## anonymous 5 years ago Find f '(x) and f ''(x). f(x)= x/9-e^x

1. anonymous

really having an issue with differentiables containing square roots and e^x

2. anonymous

the derivative of e^x is always e^x, forever, it's its own derivative

3. anonymous

what if a number is attached like the 9-e^x?

4. anonymous

derivativave of 9 is 0,

5. anonymous

ahh so you do seperate it... the derivative of 9 then e^x

So, when you take a derivative, you always take the separate derivative of parts that are added or subtracted together. For example: f(x) = g(x) + h(x) f'(x) = g'(x) + h'(x) f''(x) = g''(x) + h''(x) And: f(x) = g(x) - h(x) f'(x) = g'(x) - h'(x) f''(x) = g''(x) - h''(x)

7. anonymous

right

So let's take your problem in particular: $f(x) = \frac{x}{9} - e^x$ You have to first take the derivative of $$\frac{x}{9}$$, then that of $$e^x$$. Then, you can subtract the latter from the former.

9. anonymous

$(x(e ^{x}))-(1(9+e^{x}))/(9+e^{x})^{2}$

Is that a different problem?

11. anonymous

its not subtract its divide

12. anonymous

x divided by 9+e^{x}

Ah, got it.

So: $f(x) = \frac{x}{9 + e^x}$?

15. anonymous

yes and the other was the answer i got

I've always found it easiest to use product rule when I have division like that. In this case, you're looking at: $f(x) = x(x + e^x)^{-1}$

So in this case, we have product rule.

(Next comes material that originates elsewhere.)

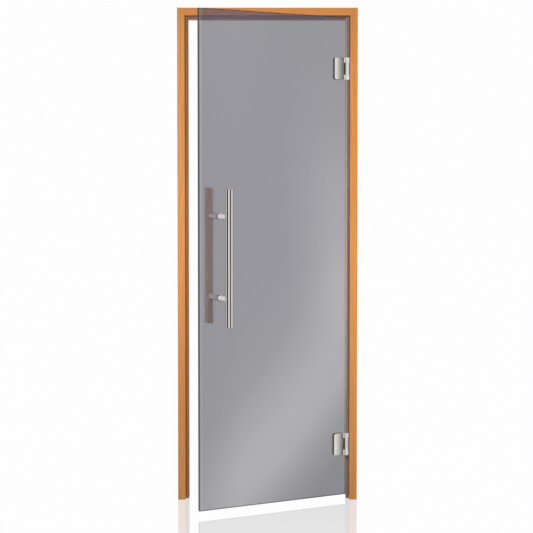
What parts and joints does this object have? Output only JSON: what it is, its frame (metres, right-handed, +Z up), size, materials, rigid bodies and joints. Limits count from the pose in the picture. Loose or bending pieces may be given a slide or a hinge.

Product rule says: f(x) = h(x)g(x) f'(x) = h'(x)g(x) + h(x)g'(x)

18. anonymous

and thats the answer to fprime?

19. anonymous

sorry to be the pain! lol im a non traditional student that never took calc in high school sad thing is im trying to major in it lmao

20. anonymous

what is wrong with the answer i found?

Sorry, browser retardedness.

22. anonymous

i feel ya

Also, what I meant was that you're looking at : $f(x) = x(9 + e^x)^{-1}$

Looks like the only issue you had was a sign issue.

I ultimately got: $\frac{9 + e^x - xe^x}{(9 + e^x)^2}$